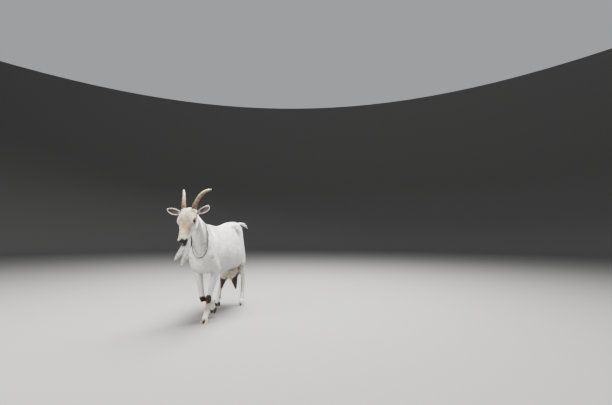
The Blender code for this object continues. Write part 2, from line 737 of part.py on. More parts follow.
def eyeball_mesh(name, side, radius):
    bm = bmesh.new()
    matrix = Matrix.Translation(on_head(side * EYE[0], EYE[1], EYE[2])) @ HEAD_TURN
    bmesh.ops.create_uvsphere(bm, u_segments=12, v_segments=7, radius=radius, matrix=matrix)
    return closed_mesh(bm, name)


def beard_mesh():
    """A long forked beard: one lock hangs from the jaw, the other from the chin swings to the goat's right."""
    bm = bmesh.new()
    add_tube(bm, [
        (on_head(0, 0.74 * HEAD_LENGTH, -0.036), 0.014, 0.026),
        (on_head(0, 0.76 * HEAD_LENGTH, -0.056), 0.021, 0.029),
        (Vector((0.002, -0.598, 0.512)), 0.026, 0.027),
        (Vector((-0.003, -0.606, 0.478)), 0.023, 0.021),
        (Vector((-0.009, -0.612, 0.448)), 0.015, 0.013),
        (Vector((-0.014, -0.616, 0.428)), 0.004, 0.004),
    ])
    add_tube(bm, [
        (on_head(0, 0.84 * HEAD_LENGTH, -0.036), 0.014, 0.018),
        (on_head(-0.004, 0.88 * HEAD_LENGTH, -0.054), 0.019, 0.019),
        (Vector((-0.026, -0.630, 0.518)), 0.019, 0.018),
        (Vector((-0.040, -0.636, 0.493)), 0.014, 0.013),
        (Vector((-0.052, -0.640, 0.472)), 0.004, 0.004),
    ])
    return fused(bm, "beard", VOXEL, 3, 260)


# ---------------------------------------------------------------- collar
def neck_reach(tree, centre, direction, normal):
    """How far the neck reaches from centre in this direction, over the strap's width."""
    found = 0.0
    for share in (-0.5, 0.0, 0.5):
        start = centre + normal * COLLAR_WIDTH * share
        hit, _, _, distance = tree.ray_cast(start + direction * 0.5, -direction)
        if hit is not None:
            found = max(found, 0.5 - distance)
    return found


def collar_mesh(flesh):
    """A strap that rests on the crest of the neck, lies along both sides and hangs free in front of the chest."""
    tree = BVHTree.FromPolygons(
        [v.co.copy() for v in flesh.vertices],
        [list(p.vertices) for p in flesh.polygons],
    )
    top = Vector((0, -0.360, 0.750))
    low = Vector((0.034, -0.432, 0.474))
    centre = top.lerp(low, 0.5)
    up = (top - low).normalized()
    side = Vector((math.cos(COLLAR_TURN), math.sin(COLLAR_TURN), 0))
    side = (side - up * side.dot(up)).normalized()
    normal = side.cross(up)
    bm = bmesh.new()
    rings = []
    count = 32
    for i in range(count):
        angle = 2 * math.pi * i / count
        direction = side * math.cos(angle) + up * math.sin(angle)
        slack = 0.040 * max(0.0, -math.sin(angle)) ** 6
        near = neck_reach(tree, centre, direction, normal) + 0.0015 + slack
        ring = []
        for across, out in ((-0.5, 0), (0.5, 0), (0.5, 1), (-0.5, 1)):
            ring.append(centre + direction * (near + COLLAR_THICKNESS * out) + normal * COLLAR_WIDTH * across)
        rings.append(ring)
    verts = [[bm.verts.new(p) for p in ring] for ring in rings]
    for i, ring in enumerate(verts):
        last = verts[i - 1]
        for k in range(4):
            bm.faces.new((last[k - 1], last[k], ring[k], ring[k - 1]))
    return closed_mesh(bm, "collar")


# ---------------------------------------------------------------- assembly
FLESH_NAMES = {
    "head": Vector((0, -0.59, 0.715)),
    "neck": Vector((0, -0.41, 0.655)),
    "trunk": Vector((0, 0.0, 0.515)),
    "tail": Vector((0.042, 0.495, 0.728)),
    "foreleg_left": Vector((0.06, -0.29, 0.175)),
    "foreleg_right": Vector((-0.04, -0.30, 0.205)),
    "hindleg_left": Vector((0.10, 0.30, 0.255)),
    "hindleg_right": Vector((-0.10, 0.28, 0.255)),
}


def ramp(value, start, stop):
    """0 before start, 1 after stop, smooth between them."""
    t = min(1.0, max(0.0, (value - start) / (stop - start)))
    return t * t * (3 - 2 * t)


def plainness(point):
    """0 on the head, little on the legs and the tail, and 1 on the neck and trunk."""
    head = ramp((point - on_head(0, 0.50 * HEAD_LENGTH, 0)).length, 0.150, 0.235)
    legs = ramp(point.z, 0.30, 0.42)
    tail = 1 - ramp(point.y, 0.430, 0.458)
    return head * min(0.12 + 0.88 * legs, 0.12 + 0.88 * tail)


def whole_flesh():
    bm = bmesh.new()
    add_sections(bm, trunk_sections())
    add_sections(bm, NECK_SECTIONS)
    add_head(bm)
    for side, fore, hind in ((1, LEFT_FORE, LEFT_HIND), (-1, RIGHT_FORE, RIGHT_HIND)):
        add_shoulder(bm, side, fore.upper)
        add_foreleg(bm, fore)
        add_rump(bm, side, hind.upper)
        add_hindleg(bm, hind)
    add_croup(bm)
    add_tube(bm, TAIL_PATH)
    return fused(bm, "flesh", VOXEL, 8, 4160, plainness)


def udder_mesh():
    bm = bmesh.new()
    add_udder(bm)
    return fused(bm, "udder", VOXEL, 8, 320)


def main():
    clear_scene()
    white = material("white_coat", (0.82, 0.80, 0.76), 0.85)
    skin = material("udder_skin", (0.62, 0.42, 0.38), 0.6)
    horn = material("horn", (0.46, 0.36, 0.29), 0.5)
    hoof = material("hoof", (0.42, 0.38, 0.31), 0.5)
    eye = material("eye", (0.55, 0.42, 0.16), 0.15)
    strap = material("collar_leather", (0.05, 0.05, 0.045), 0.6)

    flesh = whole_flesh()
    inserts = []
    for name, leg in (
        ("fore_left", LEFT_FORE),
        ("fore_right", RIGHT_FORE),
        ("hind_left", LEFT_HIND),
        ("hind_right", RIGHT_HIND),
    ):
        for side, word in ((1, "left"), (-1, "right")):
            inserts.append((f"claw_{name}_{word}", claw_mesh(name, side, leg.foot), hoof))
            inserts.append((f"dewclaw_{name}_{word}", dewclaw_mesh(name, side, leg.foot), hoof))
    for side, word in ((1, "left"), (-1, "right")):
        inserts.append((f"eye_{word}", eyeball_mesh(word, side, EYE_RADIUS), eye))
    for name, mesh, finish in inserts:
        flesh = difference(flesh, grown(mesh, GAP), "flesh")
        add_object(name, mesh, finish)

    body = grown(flesh, GAP)
    for side, word in ((1, "left"), (-1, "right")):
        for name, mesh, finish in (
            (f"horn_{word}", horn_mesh(word, side), horn),
            (f"ear_{word}", ear_mesh(word, side), white),
        ):
            parts = islands(difference(mesh, body, name))
            add_object(name, max(parts, key=lambda part: len(part[1].vertices))[1], finish)
    for name, mesh, finish in (
        ("beard", beard_mesh(), white),
        ("udder", udder_mesh(), skin),
        ("collar", collar_mesh(flesh), strap),
    ):
        parts = islands(difference(mesh, body, name))
        add_object(name, max(parts, key=lambda part: len(part[1].vertices))[1], finish)

    for place in blades():
        flesh = difference(flesh, blade(*place), "flesh")
    for middle, piece in islands(flesh):
        name = min(FLESH_NAMES, key=lambda n: (FLESH_NAMES[n] - middle).length)
        add_object(name, piece, white)

    # The row's origin is the floor point under the middle of the whole.
    corners = [vertex.co for obj in bpy.data.objects for vertex in obj.data.vertices]
    low = [min(c[axis] for c in corners) for axis in range(3)]
    high = [max(c[axis] for c in corners) for axis in range(3)]
    shift = Vector((-(low[0] + high[0]) / 2, -(low[1] + high[1]) / 2, -low[2]))
    print("shift", [round(c, 6) for c in shift], "size", [round(b - a, 4) for a, b in zip(low, high)])
    for obj in bpy.data.objects:
        obj.data.transform(Matrix.Translation(shift))
        obj.data.update()


main()
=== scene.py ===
# %% [markdown]
# # A horned white dairy doe, life size
#
# A museum model of a live animal is made in layers: a body with its muscles, a skin, a coat of hair, and
# the hard pieces of horn, hoof and eye that stay bare. This lesson follows that order. Every step first
# says what the piece is on the animal, how it could be made, and why this way was chosen.
#
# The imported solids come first, as a fixed frame. They hold the size and the outline, out to the tips of the
# coat, so each thing that is made here has its place before it has its shape.

# %% Load the frame
import math

import bmesh
import bpy
import numpy as np
from mathutils import Matrix, Vector
from mathutils.bvhtree import BVHTree


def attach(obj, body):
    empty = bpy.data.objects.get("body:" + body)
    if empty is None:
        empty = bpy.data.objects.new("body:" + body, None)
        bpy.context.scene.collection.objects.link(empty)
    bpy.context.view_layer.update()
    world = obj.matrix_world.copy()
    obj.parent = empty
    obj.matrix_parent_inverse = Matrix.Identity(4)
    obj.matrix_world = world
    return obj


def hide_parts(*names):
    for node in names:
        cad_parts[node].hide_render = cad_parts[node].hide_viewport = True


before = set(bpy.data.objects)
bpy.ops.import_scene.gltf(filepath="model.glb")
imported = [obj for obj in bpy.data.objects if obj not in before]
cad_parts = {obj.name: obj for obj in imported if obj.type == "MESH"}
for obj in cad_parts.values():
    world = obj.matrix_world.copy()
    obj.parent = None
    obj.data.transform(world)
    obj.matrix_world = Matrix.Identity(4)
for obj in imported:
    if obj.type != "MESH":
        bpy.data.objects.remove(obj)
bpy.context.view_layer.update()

# %% [markdown]
# The animal is laid out about the point of the floor under the middle of her trunk: she faces -Y, her left
# side is +X, and Z is up. The frame's own origin is the middle of the whole, nose to tail, so everything is
# moved once by `FROM_LAYOUT` when it is finished. The joints of her legs are points that many steps share:
# the skin, the hooves and the dark marks on her knees all ask for them, so they are named here once.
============
PROBLEM TO SOLVE: Extract verbatim only those lines that run from the line with "for place in" to the line with "if empty is", inclusive.

IN RESPONSE:
    for place in blades():
        flesh = difference(flesh, blade(*place), "flesh")
    for middle, piece in islands(flesh):
        name = min(FLESH_NAMES, key=lambda n: (FLESH_NAMES[n] - middle).length)
        add_object(name, piece, white)

    # The row's origin is the floor point under the middle of the whole.
    corners = [vertex.co for obj in bpy.data.objects for vertex in obj.data.vertices]
    low = [min(c[axis] for c in corners) for axis in range(3)]
    high = [max(c[axis] for c in corners) for axis in range(3)]
    shift = Vector((-(low[0] + high[0]) / 2, -(low[1] + high[1]) / 2, -low[2]))
    print("shift", [round(c, 6) for c in shift], "size", [round(b - a, 4) for a, b in zip(low, high)])
    for obj in bpy.data.objects:
        obj.data.transform(Matrix.Translation(shift))
        obj.data.update()


main()
=== scene.py ===
# %% [markdown]
# # A horned white dairy doe, life size
#
# A museum model of a live animal is made in layers: a body with its muscles, a skin, a coat of hair, and
# the hard pieces of horn, hoof and eye that stay bare. This lesson follows that order. Every step first
# says what the piece is on the animal, how it could be made, and why this way was chosen.
#
# The imported solids come first, as a fixed frame. They hold the size and the outline, out to the tips of the
# coat, so each thing that is made here has its place before it has its shape.

# %% Load the frame
import math

import bmesh
import bpy
import numpy as np
from mathutils import Matrix, Vector
from mathutils.bvhtree import BVHTree


def attach(obj, body):
    empty = bpy.data.objects.get("body:" + body)
    if empty is None:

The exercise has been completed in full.